I immediately did a 60 minute detour to see another waterfall, and it turned out to be a bit of a scramble to say the least! The paths weren't very well defined, and I often found myself climbing over tree trunks, forcing myself through a web of vines, or walking down streams. Still, it was quite fun and I somehow managed to avoid falling over, although there were some close calls!
I was relieved to get back on the main track, and see the kind of scenery that was the main feature of the previous day. I passed lots of little waterfalls over the next 13km, all of them very pretty. There is something incredibly relaxing about waterfalls, and I spent a lot of time just sitting down next to them, listening to the sound of the water and the birds singing. A real feeling of contentment washes over you when you are in such idyllic, peaceful surroundings.
Once again, the weather was fine, although the scattered clouds and cool breeze meant that I kept all my layers on for the mostpart. This is an ideal time to walk the track, as there are no other people around to spoil the serenity - apart from Emmet briefly, I didn't see another soul all day.
At about 4pm, I reached the Mahana Lodge Homestead, which really does have to be seen to be believed. This place is pure heaven! I was immediately greeted by John, the friendly owner, who offered me chocolates and chatted away about the track. He asked if I had my own food, to which I replied no, and therefore he offered to cook me a dinner for $18 - I couldn't refuse, it sounded delicious!
We then went up to the place where I'd be staying, and I'll be honest, I was blown away by its beauty. The place was immaculate, and the view from the front window was spectacular - all this for $25. It got better - I was the only person staying there that night! John lit the log fire and told me how to keep it going, and he said he'd return at 6pm with my dinner.
In the meantime, I had a stroll along the pebble beach and looked out at the amazing views of Endeavour Inlet.

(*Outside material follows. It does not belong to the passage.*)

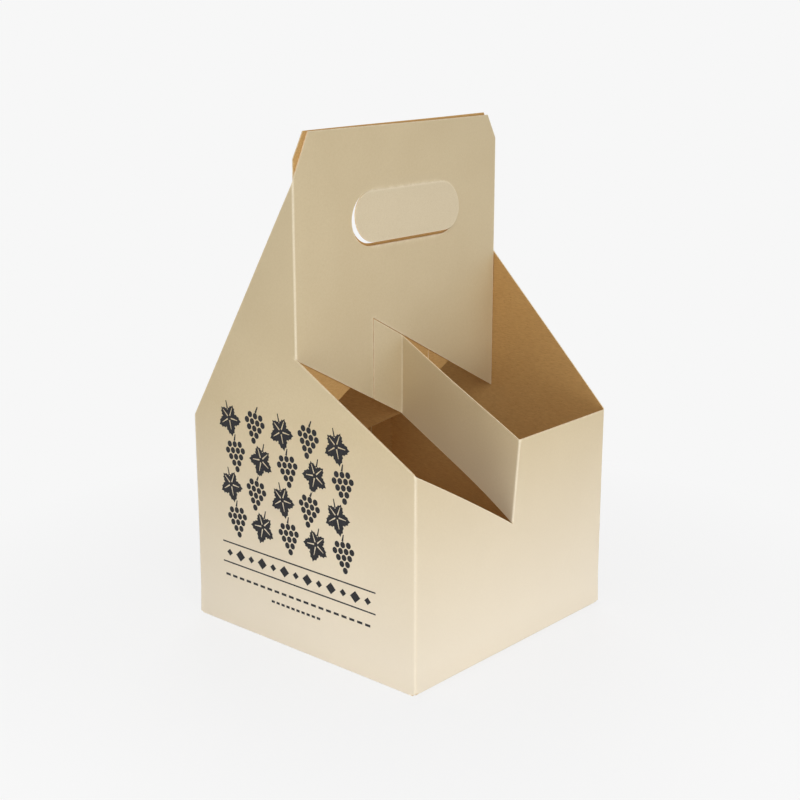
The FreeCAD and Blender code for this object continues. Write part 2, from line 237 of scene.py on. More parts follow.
class Sheet:
    """Board as its middle surface. Each point knows which way its coated side faces."""

    def __init__(self):
        self.mesh = bmesh.new()
        self.outward = self.mesh.verts.layers.float_vector.new("outward")
        self.fold_crack_and_painted_light = self.mesh.verts.layers.float.new("fold_crack_and_painted_light")

    def point(self, place, outward, fold_crack_and_painted_light=0.0):
        vertex = self.mesh.verts.new(place)
        vertex[self.outward] = outward
        vertex[self.fold_crack_and_painted_light] = fold_crack_and_painted_light
        return vertex

    def face(self, corners, outward, material):
        face = self.mesh.faces.new(corners)
        face.normal_update()
        if face.normal.dot(outward) < 0:
            face.normal_flip()
        face.material_index = material

    def panel(self, corners, place, outward, holes=(), prints=()):
        """A flat panel: place turns (u, v) into a point. Prints are inked where an odd number overlap."""
        rim = sample(corners)
        loops = [rim] + [sample(hole) if len(hole[0]) > 2 else list(map(Vector, hole)) for hole in holes]
        inner = [list(map(Vector, shape)) for shape in prints]
        points, faces = [], []
        for loop in loops + inner:
            start = len(points)
            points += loop
            order = list(range(start, len(points)))
            faces.append(order if signed_area(loop) > 0 else order[::-1])
        spare = []
        for number, loop in enumerate(loops):
            way = 1 if number == 0 else -1
            spare += [here + (there - here) * way for here, there in zip(loop, skin_points(loop))]
        low = Vector((min(p.x for p in rim), min(p.y for p in rim)))
        high = Vector((max(p.x for p in rim), max(p.y for p in rim)))
        for row in range(1, int((high.y - low.y) / STEP) + 1):
            for column in range(1, int((high.x - low.x) / STEP) + 1):
                shift = 0.5 * STEP * (row % 2)
                spare.append(low + Vector((column * STEP - shift, row * STEP)))
        kept = []
        for point in spare:
            if inside(point, rim) and not any(inside(point, loop) for loop in loops[1:]):
                room = min(nearest_edge(point, loop) for loop in loops)
                if room > 0.8 * SKIN and (room < 1.2 * SKIN or room > SKIN + 0.4 * STEP):
                    kept.append(point)
        made, _, triangles, _, _, source = delaunay_2d_cdt(points + kept, [], faces, 1, 1e-5)
        corners = [self.point(place(p.x, p.y), outward) for p in made]
        first_print = len(loops)
        for triangle, origin in zip(triangles, source):
            if 0 not in origin or any(0 < number < first_print for number in origin):
                continue
            inked = sum(number >= first_print for number in origin) % 2
            self.face([corners[i] for i in triangle], outward, INK if inked else COATED)
        for vertex in [v for v in corners if not v.link_faces]:
            self.mesh.verts.remove(vertex)

    def bend(self, low, high, centre, axis, degrees, outward, rows, shift=(0.0, 0.0), turned=False):
        """A rounded fold from the edge low-high, turned about an axis through centre."""
        columns = []
        for step in range(FOLD_STEPS + 1):
            share = step / FOLD_STEPS
            turn = Matrix.Rotation(math.radians(degrees) * share, 3, axis)
            start = centre + turn @ (low - centre) + axis * shift[0] * share
            end = centre + turn @ (high - centre) + axis * shift[1] * share
            facing = turn @ outward
            column = [start.lerp(end, row / rows) for row in range(rows + 1)]
            if turned:
                column = [half_turn(p) for p in column]
                facing = half_turn(facing)
            columns.append(([self.point(p, facing, math.sin(math.pi * share)) for p in column], facing))
        for (left, out_left), (right, out_right) in zip(columns, columns[1:]):
            for row in range(rows):
                corners = [left[row], right[row], right[row + 1], left[row + 1]]
                self.face(corners, out_left + out_right, COATED)

    def solid(self, name, materials, settle):
        """Welds the panels, gives them the board's thickness and lets them settle out of flat."""
        bmesh.ops.remove_doubles(self.mesh, verts=self.mesh.verts[:], dist=0.01)
        self.mesh.verts.index_update()
        half = SHOWN_BOARD / 2
        count = len(self.mesh.verts)
        places, fold_crack_and_light_values, rims = [], [], []
        for way in (1, -1):
            for vertex in self.mesh.verts:
                at = settle(vertex.co + vertex[self.outward].normalized() * half * way)
                places.append(at * MILLIMETRE)
                fold_crack_and_light_values.append(vertex[self.fold_crack_and_painted_light])
                rims.append(1.0 if vertex.is_boundary else 0.0)
        faces, kinds = [], []
        for face in self.mesh.faces:
            corners = [v.index for v in face.verts]
            faces.append(corners)
            kinds.append(face.material_index)
            faces.append([i + count for i in reversed(corners)])
            kinds.append(KRAFT)
        for edge in self.mesh.edges:
            if edge.is_boundary:
                start = edge.link_loops[0].vert.index
                end = edge.other_vert(edge.link_loops[0].vert).index
                faces.append([end, start, start + count, end + count])
                kinds.append(FIBRE)
        self.mesh.free()
        mesh = bpy.data.meshes.new(name)
        mesh.from_pydata(places, [], faces)
        for material in materials:
            mesh.materials.append(material)
        mesh.polygons.foreach_set("material_index", kinds)
        mesh.polygons.foreach_set("use_smooth", [True] * len(kinds))
        mesh.attributes.new("fold_crack_and_painted_light", "FLOAT", "POINT").data.foreach_set("value", fold_crack_and_light_values)
        mesh.attributes.new("rim", "FLOAT", "POINT").data.foreach_set("value", rims)
        mesh.set_sharp_from_angle(angle=math.radians(40))
        mesh.validate()
        piece = bpy.data.objects.new(name, mesh)
        bpy.context.scene.collection.objects.link(piece)
        return piece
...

In the BBH Guide to hostels in New Zealand, Mahana Lodge received a rating of 95% - the third best in the country! If any more proof of this was needed (it wasn't!), then my meal provided it, as John served up grilled chicken, mashed potato and salad, with home made chocolate cake, cream and kiwifruit for dessert - I was living like a king!
I spent the rest of the night relaxing in front of the fire, and generally just enjoying the quiet luxury of this faraway retreat. The next section of the track was 24km, or 8 hours walking, so I needed to recharge my batteries in preparation. Mahana Lodge succeeded in doing this for me, and I am convinced that I'll never stay in a better, more luxurious hostel than this one.